Prestasi Schultz membawa narasi tiada negara yang mampu menolak kehadiran Starbucks. Nyatanya, anggapan itu salah besar. Starbucks justru gagal total di Israel. Suatu negeri yang notabene satu etnis dengan Schultz.

Mulanya kehadiran Stackbucks pertama di Israel diprediksi diserbu pembeli pada 2001. Optimisme tinggi itu diikuti dengan rencana Starbucks yang ingin membuka hingga puluhan kedai kopi di Israel. Fakta justru berkata lain. Starbucks justru tak mampu merebut hati rakyat Israel.

Saban hari kedainya – enam kedai—sepi bak kuburan. Tiada keriuhan dari dalam kedainya. Kondisi itu membuat penjualan kopi tak laku dan merugi. Schultz dianggap salah membaca peta bisnis di Israel. Starbucks justru dianggap rendah, sampai-sampai tak dapat bersaing dengan sekelas kedai kopi lokal.

Logo Starbucks Israel. (Wikimedia Commons)

Rakyat Israel pun menganggap kopi yang dijual Starbucks berkualitas rendah dan tak enak. Narasi itu membuat eksistensi Starbucks di Israel berada di ujung tanduk. Starbucks pun menderita kegagalan karena bangkrut. Seluruh kedai kopinya pun gulung tikar pada 2003. Schultz, bahkan hingga saat ini sampai tak memiliki niatan untuk merebut pasar Israel kembali.

“Dalam hal ini, Starbucks gagal membaca pasar Israel dengan tepat, khususnya dalam hal karakteristik pelanggan lokal. Starbucks gagal mengenali perilaku konsumsi pelanggan Israel. Selain itu, pengelola senior kurang berpengalaman dalam mengelola rantai kedai kopi.”

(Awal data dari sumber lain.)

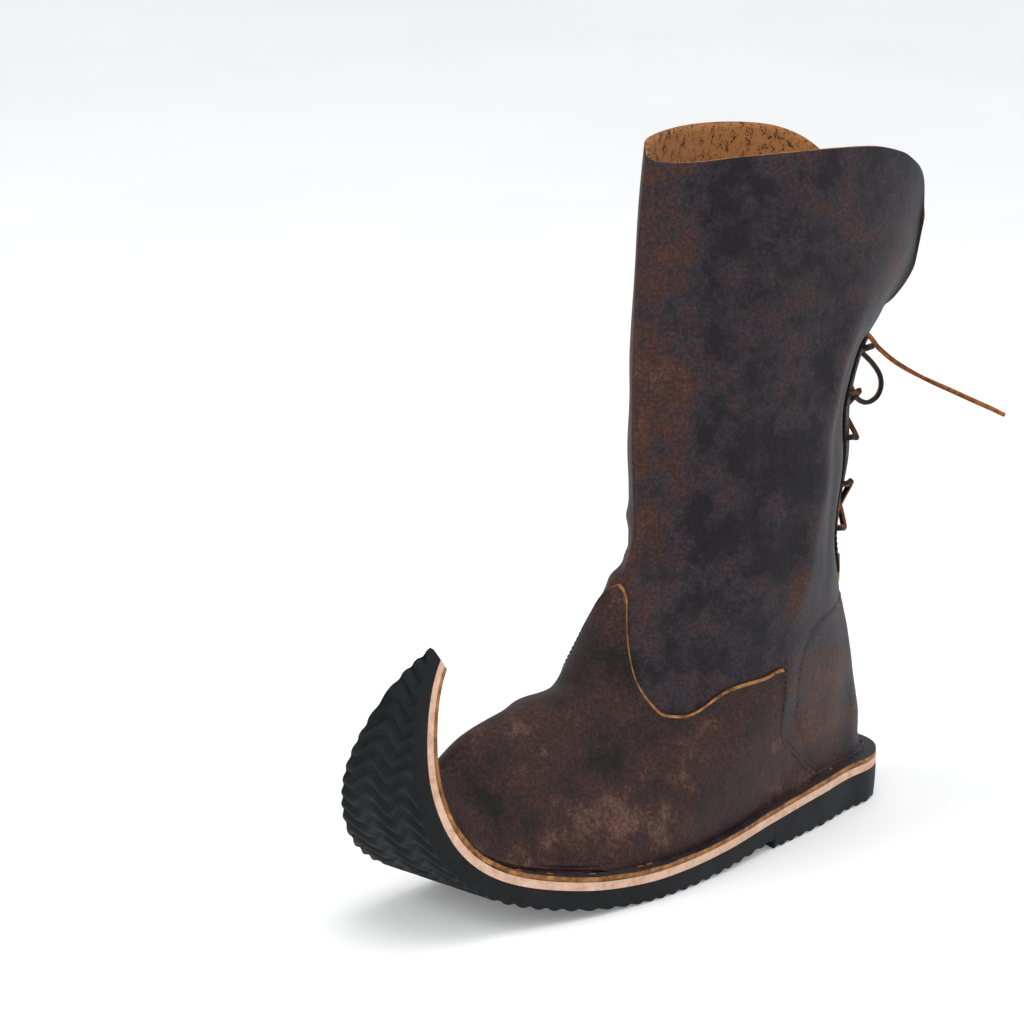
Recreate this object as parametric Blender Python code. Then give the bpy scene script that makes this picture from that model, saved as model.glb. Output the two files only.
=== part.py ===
"""A left boot with a turned-up pointed toe, laced behind, toe towards -Y and lateral side towards +X.

The sole layers and the lower edge of the upper share one function, on_sole. The upper, its overlays and
its facings share another, skin. Each table row is one section, with its lengths as shares of a named size.
"""

import math

import bmesh
import bpy
import numpy as np
from mathutils import Vector

# Sizes of the sole, in metres
SOLE_RUN = 0.443        # the outsole's underside, unrolled from the heel to the toe point
BALL_WIDTH = 0.0965     # the sole across the ball
HEEL_ROUND = 0.0345     # radius of the round end of the heel
CURL_START = 0.206      # run at which the underside leaves the floor
OUTSOLE = 0.0100
OUTSOLE_TIP = 0.0080
HEEL_LENGTH = 0.115
HEEL_RISE = 0.0070
SEAT_END = 0.055        # the foot bed is level up to here, and slopes down to WAIST_END
WAIST_END = 0.190
MIDSOLE = 0.004
INSOLE = 0.0025
INSOLE_FIT = 0.0038     # room between the insole and the upper
SIDE_DRAFT = 0.0012     # how far the rubber's side leans in at the bottom
FIT = 0.0003            # gap between two pieces that touch
OVERLAY_FIT = 0.0006    # the same between the upper and an overlay, whose facets differ

# Sizes of the leather parts
FOOT_LENGTH = 0.338
BOOT_HEIGHT = 0.347
LEATHER = 0.0022
OVERLAY = 0.0018
COUNTER_WALL = 0.0012
FLANGE = 0.0085         # leather turned outward on the midsole
TOE_RUN = 0.383         # run at which the vamp closes against the turned-up toe
TOE_ROUND = 0.050
INSOLE_RUN = 0.321
FACING_WIDTH = 0.013
SEAM_WIDTH = 0.005
LACE = 0.0026
HOLE = 0.0046
HOLE_PITCH = 0.0235
FIRST_HOLE = 0.1405     # height of the lowest pair of lace holes
HOLE_INSET = 0.007
HOLES = 5

# The object's frame has its origin at the middle of its bottom
CENTRE_X = 0.0007
CENTRE_Y = -0.1665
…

“Banyak pelanggan tidak suka rasa produk Starbucks dan menganggapnya sebagai kualitas rendah, dibandingkan dengan merek lokal Israel. Faktor penting lainnya, yang membuat Starbucks buruk melakukan bisnis, adalah bahwa pesaing lokal sudah siap ketika Starbucks memasuki pasar dan kedai kopi lokal itu berhasil meningkatkan bisnis mereka 'kehadiran dengan menawarkan produk baru dan membuka lokasi baru,” ungkap Mario Glowik dalam buku Global Strategy in the Service Industries (2017).